Wednesday, the Department of Health and Human Services upheld their decision to dispense Plan B One-Step—a one-pill emergency contraceptive—to young women only with a doctor’s prescription, overruling an FDA request to make the drug available over the counter to women of all ages. The restriction only applies to women under the age of 17. In a statement on the HHS website, Secretary Kathleen Sebelius outlined the administration’s reasoning: The FDA’s conclusion that the drug is safe, she says, did not contain sufficient data to show that people of all ages “can understand the label and use the product appropriately.” The outliers, she says, are the 10 percent of girls who are physically capable of child-bearing at 11.1 years old, and “have significant cognitive and behavioral differences.” HHS makes no mention of women older than 11 and younger than 17—statistically, those far more likely to be having sex, according to the Guttmacher Institute.

So if you’re under 17 and you’re raped, you’re going to have to figure out how to see a doctor and get a prescription.

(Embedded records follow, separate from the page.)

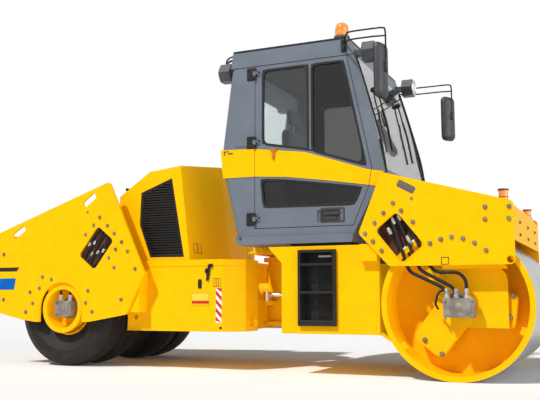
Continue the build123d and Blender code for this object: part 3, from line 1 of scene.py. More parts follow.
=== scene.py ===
import bpy
import bmesh
import json
from math import cos, pi, radians, sin
from mathutils import Matrix, Vector


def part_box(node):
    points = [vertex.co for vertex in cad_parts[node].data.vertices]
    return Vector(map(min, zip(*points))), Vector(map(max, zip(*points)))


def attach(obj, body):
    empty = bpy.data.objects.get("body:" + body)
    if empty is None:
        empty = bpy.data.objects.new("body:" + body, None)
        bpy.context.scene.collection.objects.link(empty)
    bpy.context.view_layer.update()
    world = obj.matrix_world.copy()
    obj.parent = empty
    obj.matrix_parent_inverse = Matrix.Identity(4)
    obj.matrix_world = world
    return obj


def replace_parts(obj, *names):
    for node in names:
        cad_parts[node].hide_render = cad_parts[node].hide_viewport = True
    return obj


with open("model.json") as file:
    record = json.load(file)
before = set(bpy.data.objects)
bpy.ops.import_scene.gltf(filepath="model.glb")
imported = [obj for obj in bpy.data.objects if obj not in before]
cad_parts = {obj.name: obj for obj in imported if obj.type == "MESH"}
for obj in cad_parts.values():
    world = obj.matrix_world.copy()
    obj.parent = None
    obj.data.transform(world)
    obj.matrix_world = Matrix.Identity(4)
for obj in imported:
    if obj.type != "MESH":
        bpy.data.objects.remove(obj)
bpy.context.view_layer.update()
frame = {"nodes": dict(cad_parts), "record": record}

# Places of the main pieces, in metres, in the frame's axes
DRUM_X, DRUM_Z = 2.06, 0.6
TYRE_X, TYRE_Z = -1.71, 0.551
PLATE_OUT = 0.905
REAR_SIDE = 0.755
# Side plane of the dark sheets behind the hood grilles, which are painted shade
SHADE_SHEET_SIDE = 0.64
STEP_BACK = 0.735
CARRIER_FACE = 0.695
DRUM_MOTOR_FACE = 0.89
WHEEL_MOTOR_FACE = 0.872
CAB_SIDE = 0.791
FRONT, REAR = "front_frame_body", "rear_frame_body"


def rgb(red, green, blue):
    """Linear colour from screen values of 0 to 255."""
    return tuple(((v / 255 + 0.055) / 1.055) ** 2.4 if v > 10 else v / 255 / 12.92
                 for v in (red, green, blue)) + (1.0,)


# Materials, each entered in finish under its own name

finish = {}


def put(node, values):
    """Sets inputs of a shader node that nothing is linked to."""
    for name, value in values.items():
        node.inputs[name].default_value = value


def noise(tree, scale, detail=4.0, stretch=(1.0, 1.0, 1.0)):
    """Noise in the object's own coordinates."""
    place = tree.nodes.new("ShaderNodeTexCoord")
    mapping = tree.nodes.new("ShaderNodeMapping")
    mapping.inputs["Scale"].default_value = stretch
    tree.links.new(place.outputs["Object"], mapping.inputs["Vector"])
    made = tree.nodes.new("ShaderNodeTexNoise")
    put(made, {"Scale": scale, "Detail": detail})
    tree.links.new(mapping.outputs["Vector"], made.inputs["Vector"])
    return made.outputs["Fac"]


def band(tree, value, low, high, start=0.0, end=1.0):
    """Value from low to high, turned smoothly into start to end."""
    made = tree.nodes.new("ShaderNodeMapRange")
    made.interpolation_type = "SMOOTHSTEP"
    put(made, {"From Min": low, "From Max": high, "To Min": start, "To Max": end})
    tree.links.new(value, made.inputs["Value"])
    return made.outputs["Result"]


def times(tree, one, two):
    """Product of two values, held between 0 and 1."""
    made = tree.nodes.new("ShaderNodeMath")
    made.operation = "MULTIPLY"
    made.use_clamp = True
    for place, value in enumerate((one, two)):
        if isinstance(value, float):
            made.inputs[place].default_value = value
        else:
            tree.links.new(value, made.inputs[place])
    return made.outputs["Value"]


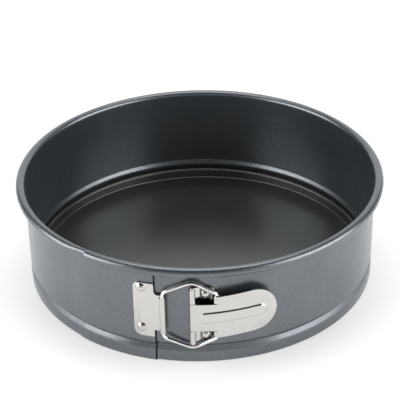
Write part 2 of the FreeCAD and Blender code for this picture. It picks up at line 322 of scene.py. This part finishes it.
class Bend:
    """The middle line, in plan, that a formed plate follows. Distance 0 is at a marked point of it."""

    def __init__(self, points, mark):
        eased = self.eased([p.copy() for p in points])
        self.points = eased
        self.run = [0.0]
        for before, after in zip(eased, eased[1:]):
            self.run.append(self.run[-1] + (after - before).length)
        nearest = min(range(len(eased)), key=lambda i: (eased[i] - mark).length)
        self.start = self.run[nearest]

    @staticmethod
    def eased(points, rounds=4):
        """The points with their kinks rounded."""
        for _ in range(rounds):
            inner = [(a + b * 2 + c) / 4 for a, b, c in zip(points, points[1:], points[2:])]
            points = [points[0]] + inner + [points[-1]]
        return points

    @property
    def low(self):
        return -self.start

    @property
    def high(self):
        return self.run[-1] - self.start

    def place(self, distance, height, z):
        """The point that lies that far along the line, that far off it, and at that height."""
        reach = min(max(distance + self.start, 0), self.run[-1] - JUST_INSIDE)
        low, high = 0, len(self.run) - 1
        while high - low > 1:
            middle = (low + high) // 2
            if self.run[middle] <= reach:
                low = middle
            else:
                high = middle
        share = (reach - self.run[low]) / (self.run[high] - self.run[low])
        point = self.points[low].lerp(self.points[high], share)
        before = self.points[max(low - 1, 0)].lerp(self.points[low], share)
        after = self.points[high].lerp(self.points[min(high + 1, len(self.points) - 1)], share)
        along = (after - before).normalized()
        outward = Vector((along.y, -along.x))
        return Vector((*(point + outward * height), z))


PATH_STEP = 0.08 * MM


def band_arc(radius, start, end):
    """Points in plan round the pan at that radius, between two bearings."""
    count = max(2, math.ceil(abs(end - start) * radius / PATH_STEP))
    return [at(radius, start + (end - start) * i / count).xy for i in range(count + 1)]


def roll_arc(centre, start, end):
    """Points in plan round a pivot. Angle 0 is outward and a quarter turn is towards +bearing."""
    bearing = bearing_of(centre)
    count = max(2, math.ceil(abs(end - start) * ROLL_RADIUS / PATH_STEP))
    outward = at(1, bearing).xy
    aside = at(1, bearing + math.pi / 2).xy
    points = []
    for i in range(count + 1):
        turn = start + (end - start) * i / count
        points.append(centre.xy + (outward * math.cos(turn) + aside * math.sin(turn)) * ROLL_RADIUS)
    return points


def straight(start, end):
    count = max(1, math.ceil((end - start).length / PATH_STEP))
    return [start.lerp(end, i / count) for i in range(1, count)]


def rounded_outline(corners):
    """The closed outline through (x, y, corner radius) corners, each corner an arc."""
    first = Vector(corners[0][:2])
    start = (first + Vector(corners[-1][:2])) / 2
    return rounded_line([(*start, 0)] + corners + [(*start, 0)], run=1.0)[:-1]


def cuts(start, end, step):
    count = max(1, math.ceil((end - start) / step))
    return [start + (end - start) * i / count for i in range(count + 1)]


def formed_plate(outline, place, cuts_along, cuts_up, raised=None):
    """Sheet metal cut to an outline of (distance, height) points, then bent by place."""
    bm = bmesh.new()
    layers = []
    for side in (-1, 1):
        layers.append([bm.verts.new((p.x, p.y, side * PLATE / 2)) for p in outline])
    lower, upper = layers
    faces = [bm.faces.new(lower[::-1]), bm.faces.new(upper)]
    rim = [edge for face in faces for edge in face.edges]
    count = len(outline)
    for k in range(count):
        after = (k + 1) % count
        bm.faces.new((lower[k], lower[after], upper[after], upper[k]))
    bmesh.ops.bevel(bm, geom=rim, offset=PLATE_BEVEL, segments=2, profile=0.5, affect="EDGES")
    for normal, places in (((1, 0, 0), cuts_along), ((0, 1, 0), cuts_up)):
        for reach in places:
            everything = bm.verts[:] + bm.edges[:] + bm.faces[:]
            point = Vector(normal) * reach
            bmesh.ops.bisect_plane(bm, geom=everything, plane_co=point, plane_no=normal, dist=MERGED)
    for vert in bm.verts:
        distance, up, off = vert.co
        if raised:
            off += raised(distance, up)
        vert.co = place(distance, off, up)
    return bm


# ---- materials ----
def node_tree(name):
    material = bpy.data.materials.new(name)
    material.use_nodes = True
    nodes = material.node_tree.nodes
    return material, nodes, material.node_tree.links, nodes["Principled BSDF"]


def grain(nodes, links, place, scale, detail, low, high):
    """A noise in the object's own space, as values from low to high."""
    noise = nodes.new("ShaderNodeTexNoise")
    noise.inputs["Scale"].default_value = scale
    noise.inputs["Detail"].default_value = detail
    links.new(place.outputs["Object"], noise.inputs["Vector"])
    ranged = nodes.new("ShaderNodeMapRange")
    ranged.inputs["From Min"].default_value = 0.3
    ranged.inputs["From Max"].default_value = 0.7
    ranged.inputs["To Min"].default_value = low
    ranged.inputs["To Max"].default_value = high
    links.new(noise.outputs["Fac"], ranged.inputs["Value"])
    return ranged.outputs["Result"]


def scaled_colour(nodes, links, colour, factors):
    """A colour multiplied by each of the factors."""
    result = None
    for factor in factors:
        scale = nodes.new("ShaderNodeVectorMath")
        scale.operation = "SCALE"
        if result is None:
            scale.inputs[0].default_value = colour
        else:
            links.new(result, scale.inputs[0])
        links.new(factor, scale.inputs["Scale"])
        result = scale.outputs["Vector"]
    return result


def bumped(nodes, links, shader, height, distance, strength):
    bump = nodes.new("ShaderNodeBump")
    bump.inputs["Distance"].default_value = distance
    bump.inputs["Strength"].default_value = strength
    links.new(height, bump.inputs["Height"])
    links.new(bump.outputs["Normal"], shader.inputs["Normal"])


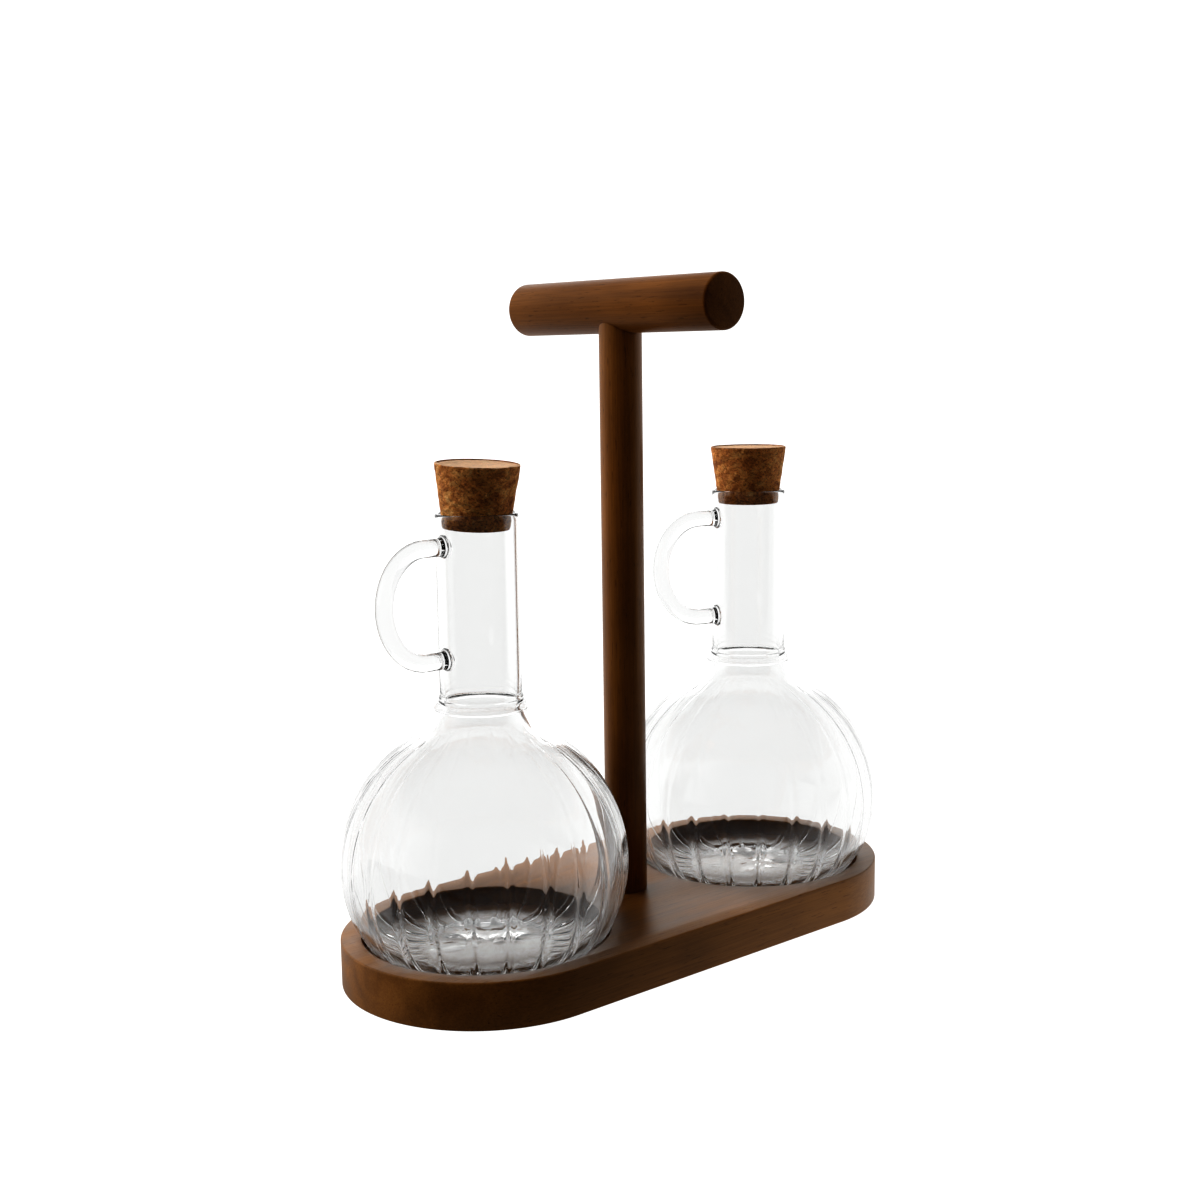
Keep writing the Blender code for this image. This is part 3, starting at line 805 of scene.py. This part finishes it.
def room():
    """A wide pale floor under a white sky, both dark on the camera's side, which draws the glass's edges."""
    bpy.ops.mesh.primitive_plane_add(size=30, location=(0, 0, 0))
    floor = bpy.context.object
    floor.name = "pale_floor"
    made, tree, shader = nodes_of("pale_floor")
    shader.inputs["Roughness"].default_value = 0.9
    shader.inputs["Specular IOR Level"].default_value = 0.1
    shader.inputs["Emission Strength"].default_value = 1.0
    place = node(tree, "ShaderNodeTexCoord")
    depth = toward(tree, place.outputs["Object"], FLOOR_AWAY)
    spread = node(tree, "ShaderNodeMapRange")
    spread.inputs["From Min"].default_value = -0.12
    spread.inputs["From Max"].default_value = 0.04
    tree.links.new(depth, spread.inputs["Value"])
    glow = ramp(tree, spread.outputs["Result"], [(0.0, grey(0.02)), (1.0, grey(0.72))])
    glow = mix(tree, straight_through(tree), glow, grey(0.70))
    seen = node(tree, "ShaderNodeLightPath").outputs["Is Camera Ray"]
    tree.links.new(mix(tree, seen, glow, grey(0.74)), shader.inputs["Emission Color"])
    tree.links.new(mix(tree, seen, grey(0.04), grey(0.22)), shader.inputs["Base Color"])
    floor.data.materials.append(made)

    world = bpy.data.worlds.new("white_room")
    bpy.context.scene.world = world
    world.use_nodes = True
    tree = world.node_tree
    sky = tree.nodes["Background"]
    place = node(tree, "ShaderNodeTexCoord")
    direction = place.outputs["Generated"]
    facing = toward(tree, direction, DARK_SIDE)
    wall = ramp(tree, facing, [(0.0, grey(0.72)), (0.34, grey(0.40)), (0.62, grey(0.05))])
    height = node(tree, "ShaderNodeSeparateXYZ")
    tree.links.new(direction, height.inputs["Vector"])
    fade = ramp(tree, height.outputs["Z"], [(0.45, grey(1)), (0.68, grey(0.25))])
    wall = mix(tree, 1.0, wall, fade, "MULTIPLY")
    overhead = ramp(tree, toward(tree, direction, SOFT_BOX), [(0.70, grey(0)), (0.90, (2.2, 2.1, 1.95))])
    matt = node(tree, "ShaderNodeLightPath").outputs["Is Diffuse Ray"]  # kept out of gloss and glass
    shade = mix(tree, 1.0, wall, mix(tree, matt, grey(0), overhead), "ADD")
    panel = ramp(tree, toward(tree, direction, LOW_PANEL), [(0.90, grey(0)), (0.96, grey(0.8))])
    shade = mix(tree, 1.0, shade, panel, "ADD")
    shade = mix(tree, straight_through(tree), shade, grey(0.72))
    seen = node(tree, "ShaderNodeLightPath").outputs["Is Camera Ray"]
    tree.links.new(mix(tree, seen, shade, grey(0.9)), sky.inputs["Color"])
    sky.inputs["Strength"].default_value = 1.0


def camera():
    """A lens at eye level, a little above the corks, with its frame shifted and rolled slightly."""
    lens = bpy.data.cameras.new("studio_camera")
    eye = bpy.data.objects.new("studio_camera", lens)
    bpy.context.scene.collection.objects.link(eye)
    lens.lens = LENS
    lens.sensor_width = 36
    lens.shift_x, lens.shift_y = SHIFT
    lens.clip_start, lens.clip_end = 0.01, 100
    eye.location = EYE
    aim = (Vector(AIM) - Vector(EYE)).to_track_quat("-Z", "Y").to_matrix().to_4x4()
    eye.rotation_euler = (aim @ Matrix.Rotation(ROLL, 4, "Z")).to_euler()
    bpy.context.scene.camera = eye


room()
camera()
bpy.context.scene.view_settings.view_transform = "Standard"
bpy.context.scene.view_settings.look = "High Contrast"
paths = bpy.context.scene.cycles  # light crosses many glass faces before it leaves a ribbed bottle
paths.max_bounces, paths.transmission_bounces, paths.glossy_bounces = 40, 32, 24

base_board(stained_walnut("stained_walnut_board", "X", (0.320, 0.138, 0.034), (0.160, 0.064, 0.013), 0.38))
round_post(stained_walnut("stained_walnut_post", "Z", (0.350, 0.140, 0.027), (0.200, 0.074, 0.011), 0.35))
handle_bar(stained_walnut("stained_walnut_bar", "Y", (0.270, 0.108, 0.023), (0.145, 0.052, 0.010), 0.10))
glass = blown_glass()
glass_bottle("left", -BOTTLE_X, glass)
glass_bottle("right", BOTTLE_X, glass)
cork = pressed_cork()
cork_stopper("left", -BOTTLE_X, cork, LEFT_CORK_TILT)
cork_stopper("right", BOTTLE_X, cork)
for name, finish in (("bar_dowel", bare_beech()), ("post_screw", zinc_plate())):
    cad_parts[name].data.materials.clear()
    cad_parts[name].data.materials.append(finish)
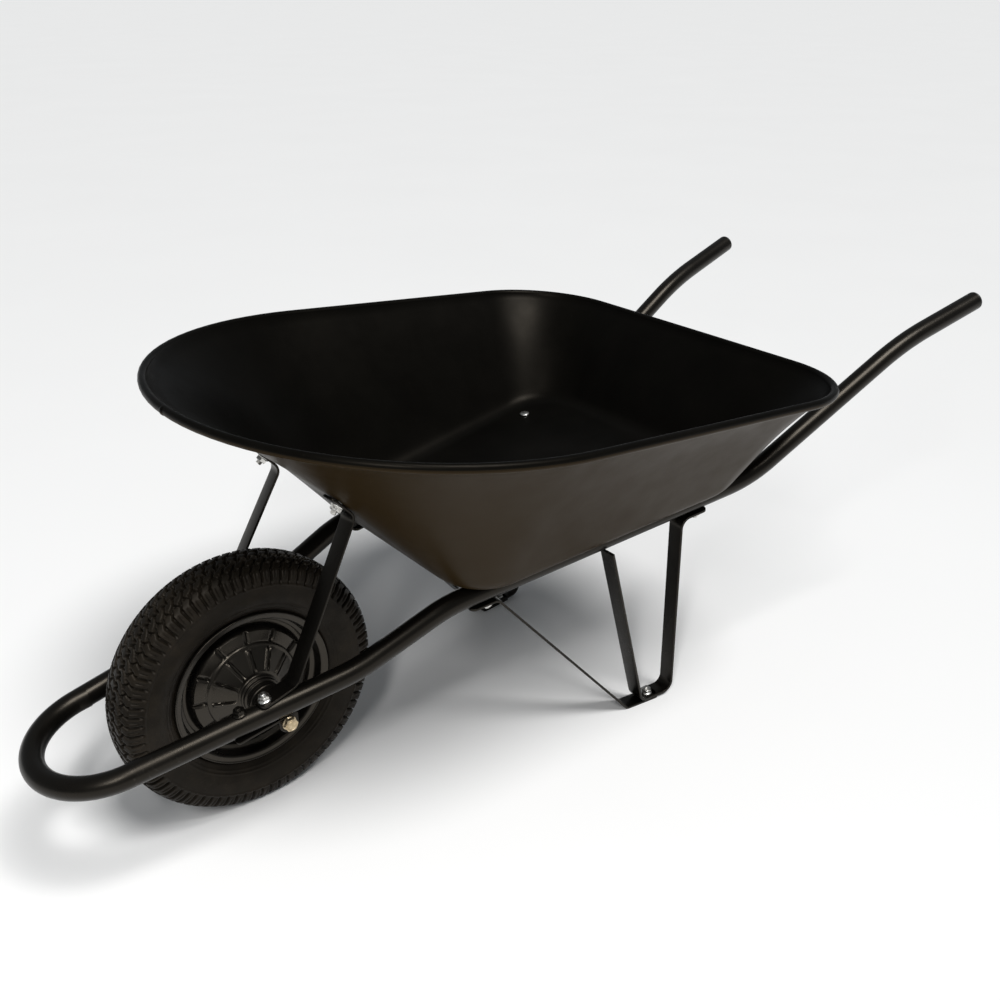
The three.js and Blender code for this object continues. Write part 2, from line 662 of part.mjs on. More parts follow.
function axleBrackets() {
  const frontX = BRACKET_BOLT_X[0] - FLANGE_END;
  const rearX = FLANGE_END;
  const midX = (frontX + rearX) / 2;
  for (const [label, side] of sides) {
    const topZ = noseZ(0) - (TUBE_R + GAP) / Math.cos(nosePitch);
    const flangeY = side * (LUG_Y + LUG_T / 2 - FLANGE_W / 2);
    const flange = new THREE.BoxGeometry((rearX - frontX) / Math.cos(nosePitch), FLANGE_W, BRACKET_T);
    flange.rotateY(-nosePitch);
    flange.translate(midX, flangeY, topZ + NOSE_RISE * midX - BRACKET_T / 2);
    const flangeMid = topZ - WHEEL_R - BRACKET_T / 2;
    const lug = new THREE.Shape();
    lug.absarc(0, 0, LUG_R, Math.PI, 2 * Math.PI, false);
    lug.lineTo(LUG_R, flangeMid + NOSE_RISE * LUG_R);
    lug.lineTo(-LUG_R, flangeMid - NOSE_RISE * LUG_R);
    const plate = new THREE.ExtrudeGeometry(lug, {
      depth: LUG_T, bevelEnabled: false, curveSegments: BOLT_SIDES,
    });
    plate.translate(0, 0, -LUG_T / 2);
    plate.rotateX(Math.PI / 2);
    plate.translate(0, side * LUG_Y, WHEEL_R);
    const boreR = AXLE_R + AXLE_CLEAR;
    const bore = new THREE.CylinderGeometry(boreR, boreR, LUG_T * 2, AXLE_SIDES);
    bore.translate(0, side * LUG_Y, WHEEL_R);
    let body = solid(flange).add(solid(plate)).subtract(solid(bore));
    for (const x of BRACKET_BOLT_X) body = body.subtract(boltHole(bracketBoltSeat(x, side)));
    place(`axle_bracket_${label}`, geometryOf(body), powderCoat());
  }
}

function bracketFasteners() {
  const names = ['front', 'rear'];
  for (const [label, side] of sides) {
    BRACKET_BOLT_X.forEach((x, i) => {
      const holder = bracketBoltSeat(x, side);
      group.add(holder);
      const headZ = -(TUBE_R + BRACKET_T + BRACKET_HEAD_GAP);
      const underNut = i === 0 ? GAP : GAP + BRACE_FOOT.lift + BRACE.thick + GAP;
      const nutZ = TUBE_R + underNut;
      const finish = i === 0 ? powderCoat : plated;
      const bolt = boltGeometry(nutZ + NUT_T + BOLT_TIP - headZ, BRACKET_PAN);
      bolt.rotateX(Math.PI);
      place(`bracket_bolt_${names[i]}_${label}`, bolt, finish(), holder).position.z = headZ;
      place(`bracket_nut_${names[i]}_${label}`, boltNut(), finish(), holder).position.z = nutZ;
    });
  }
}

// ---- front braces ---------------------------------------------------------------------------

const braceHeading = Math.atan2(BRACE_FOOT.y - BRACE_TOP.y, BRACE_TOP.x - BRACE_FOOT.x);
const wallLean = BRACE_TOP.lean; // the brace's top tab, from the horizontal

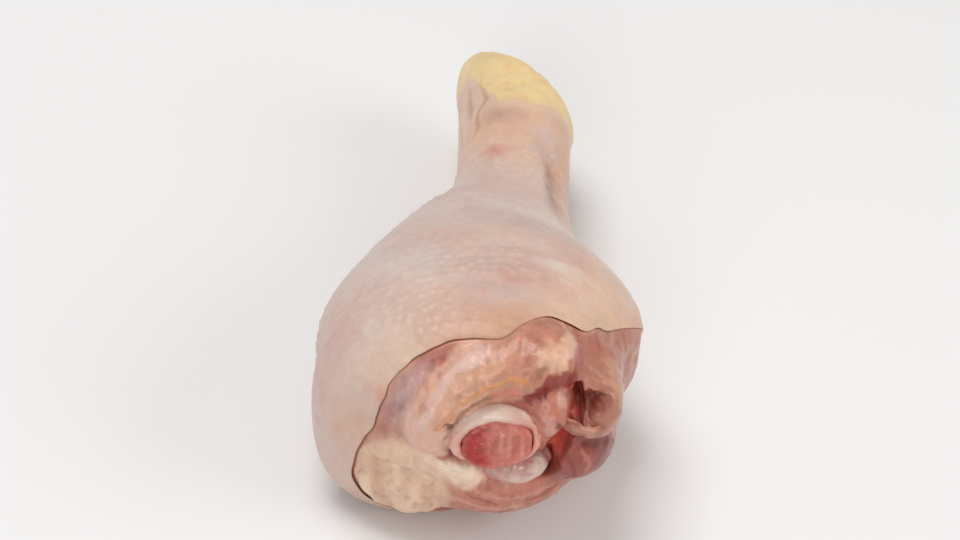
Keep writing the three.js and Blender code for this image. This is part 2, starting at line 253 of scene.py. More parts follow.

Isn’t that just ducky?

I’ll end with some better news for women. The FBI has decided to expand the definition of rape.

An October vote by the Advisory Policy Board’s UCR subcommittee recommended the board at-large change the definition of “rape” to “penetration, no matter how slight, of the vagina or anus with any body part or object, or oral penetration by a sex organ of another person, without the consent of the victim.”

Activists said the new definition was needed because the current one does not recognize that men can be raped, women can rape women, inanimate objects can be used to commit rape or that rapes can occur while the victim is unconscious.

Many local law enforcement agencies use a much broader definition of “rape” than the FBI, causing thousands of sex crimes to go unreported in federal statistics.

The FBI had been under pressure by the Feminist Majority Foundation, which launched an email drive urging the agency to update the definition.

Now let’s start doing more to protect women and children from rapists.

That’s all I’ve got. What are you reading and blogging about today?